What is expected -
Reproduce this listing in full.

--------------------------------

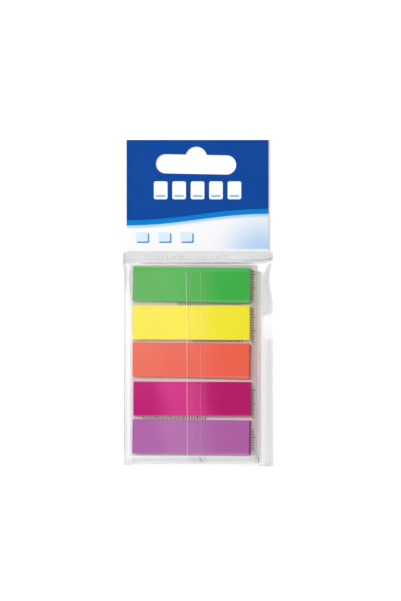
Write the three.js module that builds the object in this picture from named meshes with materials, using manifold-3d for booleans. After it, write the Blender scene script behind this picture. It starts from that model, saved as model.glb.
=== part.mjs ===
// Five pads of page-marker sticky notes in a clear hang bag.
// Millimetres: +X to the right, +Y up towards the hang slot, +Z out of the front.
// The pack lies on its back, and the origin is under the middle of the bag.
import * as THREE from 'three';
import { mergeVertices } from 'three/addons/utils/BufferGeometryUtils.js';
import Module from 'manifold-3d';

const wasm = await Module();
wasm.setup();

// Bag: a back and a front web of clear film, welded along the sides, the bottom and one cross band
const filmThickness = 0.1;
const bagLean = 0.4; // how far the bottom end stands to the right of the top end
const bottomSkew = 0.4; // how much higher the bottom edge is cut at its left corner
const sideWeld = 0.7;
const bottomWeld = 0.3;
const crossSealHeight = 4.1;
const filmSlack = 0.25; // room between the front web and the highest piece in the pocket
const pocketLeftRoom = 2.4; // from the left edge of the bag to the backing card
const pocketRightRoom = 6.1;
const pocketTopRoom = 0.9; // from the cross seal down to the backing card
const pocketFootRoom = 1.2;

// Header card between the two webs, with the hang slot punched through all three
const headerCardHeight = 41.2;
const headerCardThickness = 0.4;
const headerCardRoom = 0.2; // from the edge of the card out to where the front web leaves it
const slotLength = 29.6;
const slotHeight = 7.1;
const slotLobeRadius = 4;
const slotLobeRise = 2.95; // how far the round lobe stands above the straight part
const slotDepth = 9; // from the top edge down to the middle of the straight part
const slotShift = -0.55;
const slotTilt = THREE.MathUtils.degToRad(-1.1);

// Backing card that carries the pads, and how far it shows past them
const backingThickness = 0.45;
const backingLeftRim = 1.25;
const backingRightRim = 2.45;
const backingTopRim = 0.65;
const backingFootRim = 3.45;

// Pads: each is a stack of 26 film sheets, glued to the card by its lowest one
const padLength = 43;
const padWidth = 12.5;
const sheetThickness = 0.056;
const sheetsInPad = 26;
const padGap = 1.6;
const pads = [
  { name: 'pad_green', color: 0x39b04a, turn: -0.5, slide: [0, 0], lean: [0.1, -0.2] },
  { name: 'pad_yellow', color: 0xf2e23c, turn: -0.15, slide: [0, 0.05], lean: [0.1, -0.15] },
  { name: 'pad_coral', color: 0xee6a52, turn: -0.5, slide: [0.15, 0.05], lean: [-0.1, -0.2] },
  { name: 'pad_magenta', color: 0xc32a78, turn: -0.3, slide: [0.35, 0], lean: [0.1, -0.2] },
  { name: 'pad_violet', color: 0xab64a5, turn: -0.7, slide: [0.1, 0], lean: [0.15, -0.25] },
];

// Sleeve: one strip of clear film wrapped round card and pads, its right flap glued over its left
const sleeveThickness = 0.1;
const sleeveTopInset = 2.2; // from the top edge of the card down to the sleeve
const sleeveFootInset = 0.4;
const sleeveLeftRoom = 0.35;
const sleeveRightRoom = 1.9;
const leftFlapEnd = 1;
const lapWidth = 4.9;
const lapRise = 0.2;
const lapStep = 0.3;
const sleeveEndHeight = 0.25; // height of the front ply over the card at its bottom end
const padClearance = 0.35;

// Front web: how far in from each weld it climbs to its full height, and its folds
const leftClimb = 2.9;
const rightClimb = 7;
const topClimb = 1.9;
const bottomClimb = 2;
const headerDrop = 0.5;
const cardCover = 0.1;
const billowHeight = 0.22;
const billowLengthX = 47;
const billowLengthY = 31;
const pleatHeight = 0.3;
const pleatPitch = 3.4;
const pleatReach = 6;
const pleatSlant = 0.7;

// Where the pull of the contents draws the two side edges in, below the cross seal
const pullZone = 8;
const leftPull = { depth: 0.75, below: 5.8, reach: 12 };
const rightPull = { depth: 1.25, below: 6.3, reach: 9 };
const skewZone = 10;

// Heights of the layers
const sleeveBackZ = filmThickness;
const backingZ = sleeveBackZ + sleeveThickness;
const backingTopZ = backingZ + backingThickness;
const padThickness = sheetThickness * sheetsInPad;
const padTopZ = backingTopZ + padThickness;
const lapTopZ = padTopZ + sleeveThickness + lapRise;
const pocketLoft = lapTopZ + filmSlack - filmThickness;

// Outer sizes, from what is inside
const padsHeight = pads.length * padWidth + (pads.length - 1) * padGap;
const backingWidth = backingLeftRim + padLength + backingRightRim;
const backingHeight = backingTopRim + padsHeight + backingFootRim;
const bagWidth = pocketLeftRoom + backingWidth + pocketRightRoom;
const pocketHeight = pocketTopRoom + backingHeight + pocketFootRoom;
const bagHeight = headerCardHeight + crossSealHeight + pocketHeight;

// Edges and lines of the bag
const bagSide = bagWidth / 2;
const bagTop = bagHeight / 2;
const weldSide = bagSide - sideWeld;
const weldFoot = -bagTop + bottomWeld;
const headerCardBottom = bagTop - headerCardHeight;
const sealTop = headerCardBottom - cardCover - headerDrop;
const sealBottom = headerCardBottom - crossSealHeight;
const headerFlatSide = weldSide - headerDrop;
const headerCardWidth = 2 * (headerFlatSide - headerCardRoom);

const clamp01 = (value) => Math.min(1, Math.max(0, value));
const climb = (distance, length) => Math.sin((Math.PI / 2) * clamp01(distance / length));
const easeIn = (value) => clamp01(value) ** 2 * (3 - 2 * clamp01(value));
const bell = (value) => (Math.abs(value) < 1 ? 0.5 + 0.5 * Math.cos(Math.PI * value) : 0);

// Middle of the bag at height y, which moves to the right on the way down
const middleAt = (y) => -bagLean * (y / bagHeight);

// Where a point of the flat film lies once the side edges are drawn in and the bottom is cut askew
function placeOnBag(s, y) {
  const edge = easeIn((Math.abs(s) - (bagSide - pullZone)) / pullZone);
  const pull = s < 0 ? leftPull : rightPull;
  const inward = pull.depth * bell((sealBottom - pull.below - y) / pull.reach) * edge;
  const skew = bottomSkew * (0.5 - s / bagWidth) * easeIn((skewZone - bagTop - y) / skewZone);
  return [middleAt(y) + s - Math.sign(s) * inward, y + skew];
}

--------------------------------

Answer for this exercise -
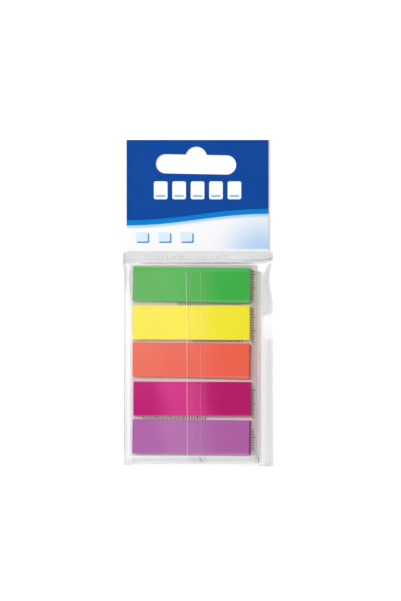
Write the three.js module that builds the object in this picture from named meshes with materials, using manifold-3d for booleans. After it, write the Blender scene script behind this picture. It starts from that model, saved as model.glb.
=== part.mjs ===
// Five pads of page-marker sticky notes in a clear hang bag.
// Millimetres: +X to the right, +Y up towards the hang slot, +Z out of the front.
// The pack lies on its back, and the origin is under the middle of the bag.
import * as THREE from 'three';
import { mergeVertices } from 'three/addons/utils/BufferGeometryUtils.js';
import Module from 'manifold-3d';

const wasm = await Module();
wasm.setup();

// Bag: a back and a front web of clear film, welded along the sides, the bottom and one cross band
const filmThickness = 0.1;
const bagLean = 0.4; // how far the bottom end stands to the right of the top end
const bottomSkew = 0.4; // how much higher the bottom edge is cut at its left corner
const sideWeld = 0.7;
const bottomWeld = 0.3;
const crossSealHeight = 4.1;
const filmSlack = 0.25; // room between the front web and the highest piece in the pocket
const pocketLeftRoom = 2.4; // from the left edge of the bag to the backing card
const pocketRightRoom = 6.1;
const pocketTopRoom = 0.9; // from the cross seal down to the backing card
const pocketFootRoom = 1.2;

// Header card between the two webs, with the hang slot punched through all three
const headerCardHeight = 41.2;
const headerCardThickness = 0.4;
const headerCardRoom = 0.2; // from the edge of the card out to where the front web leaves it
const slotLength = 29.6;
const slotHeight = 7.1;
const slotLobeRadius = 4;
const slotLobeRise = 2.95; // how far the round lobe stands above the straight part
const slotDepth = 9; // from the top edge down to the middle of the straight part
const slotShift = -0.55;
const slotTilt = THREE.MathUtils.degToRad(-1.1);

// Backing card that carries the pads, and how far it shows past them
const backingThickness = 0.45;
const backingLeftRim = 1.25;
const backingRightRim = 2.45;
const backingTopRim = 0.65;
const backingFootRim = 3.45;

// Pads: each is a stack of 26 film sheets, glued to the card by its lowest one
const padLength = 43;
const padWidth = 12.5;
const sheetThickness = 0.056;
const sheetsInPad = 26;
const padGap = 1.6;
const pads = [
  { name: 'pad_green', color: 0x39b04a, turn: -0.5, slide: [0, 0], lean: [0.1, -0.2] },
  { name: 'pad_yellow', color: 0xf2e23c, turn: -0.15, slide: [0, 0.05], lean: [0.1, -0.15] },
  { name: 'pad_coral', color: 0xee6a52, turn: -0.5, slide: [0.15, 0.05], lean: [-0.1, -0.2] },
  { name: 'pad_magenta', color: 0xc32a78, turn: -0.3, slide: [0.35, 0], lean: [0.1, -0.2] },
  { name: 'pad_violet', color: 0xab64a5, turn: -0.7, slide: [0.1, 0], lean: [0.15, -0.25] },
];

// Sleeve: one strip of clear film wrapped round card and pads, its right flap glued over its left
const sleeveThickness = 0.1;
const sleeveTopInset = 2.2; // from the top edge of the card down to the sleeve
const sleeveFootInset = 0.4;
const sleeveLeftRoom = 0.35;
const sleeveRightRoom = 1.9;
const leftFlapEnd = 1;
const lapWidth = 4.9;
const lapRise = 0.2;
const lapStep = 0.3;
const sleeveEndHeight = 0.25; // height of the front ply over the card at its bottom end
const padClearance = 0.35;

// Front web: how far in from each weld it climbs to its full height, and its folds
const leftClimb = 2.9;
const rightClimb = 7;
const topClimb = 1.9;
const bottomClimb = 2;
const headerDrop = 0.5;
const cardCover = 0.1;
const billowHeight = 0.22;
const billowLengthX = 47;
const billowLengthY = 31;
const pleatHeight = 0.3;
const pleatPitch = 3.4;
const pleatReach = 6;
const pleatSlant = 0.7;

// Where the pull of the contents draws the two side edges in, below the cross seal
const pullZone = 8;
const leftPull = { depth: 0.75, below: 5.8, reach: 12 };
const rightPull = { depth: 1.25, below: 6.3, reach: 9 };
const skewZone = 10;

// Heights of the layers
const sleeveBackZ = filmThickness;
const backingZ = sleeveBackZ + sleeveThickness;
const backingTopZ = backingZ + backingThickness;
const padThickness = sheetThickness * sheetsInPad;
const padTopZ = backingTopZ + padThickness;
const lapTopZ = padTopZ + sleeveThickness + lapRise;
const pocketLoft = lapTopZ + filmSlack - filmThickness;

// Outer sizes, from what is inside
const padsHeight = pads.length * padWidth + (pads.length - 1) * padGap;
const backingWidth = backingLeftRim + padLength + backingRightRim;
const backingHeight = backingTopRim + padsHeight + backingFootRim;
const bagWidth = pocketLeftRoom + backingWidth + pocketRightRoom;
const pocketHeight = pocketTopRoom + backingHeight + pocketFootRoom;
const bagHeight = headerCardHeight + crossSealHeight + pocketHeight;

// Edges and lines of the bag
const bagSide = bagWidth / 2;
const bagTop = bagHeight / 2;
const weldSide = bagSide - sideWeld;
const weldFoot = -bagTop + bottomWeld;
const headerCardBottom = bagTop - headerCardHeight;
const sealTop = headerCardBottom - cardCover - headerDrop;
const sealBottom = headerCardBottom - crossSealHeight;
const headerFlatSide = weldSide - headerDrop;
const headerCardWidth = 2 * (headerFlatSide - headerCardRoom);

const clamp01 = (value) => Math.min(1, Math.max(0, value));
const climb = (distance, length) => Math.sin((Math.PI / 2) * clamp01(distance / length));
const easeIn = (value) => clamp01(value) ** 2 * (3 - 2 * clamp01(value));
const bell = (value) => (Math.abs(value) < 1 ? 0.5 + 0.5 * Math.cos(Math.PI * value) : 0);

// Middle of the bag at height y, which moves to the right on the way down
const middleAt = (y) => -bagLean * (y / bagHeight);

// Where a point of the flat film lies once the side edges are drawn in and the bottom is cut askew
function placeOnBag(s, y) {
  const edge = easeIn((Math.abs(s) - (bagSide - pullZone)) / pullZone);
  const pull = s < 0 ? leftPull : rightPull;
  const inward = pull.depth * bell((sealBottom - pull.below - y) / pull.reach) * edge;
  const skew = bottomSkew * (0.5 - s / bagWidth) * easeIn((skewZone - bagTop - y) / skewZone);
  return [middleAt(y) + s - Math.sign(s) * inward, y + skew];
}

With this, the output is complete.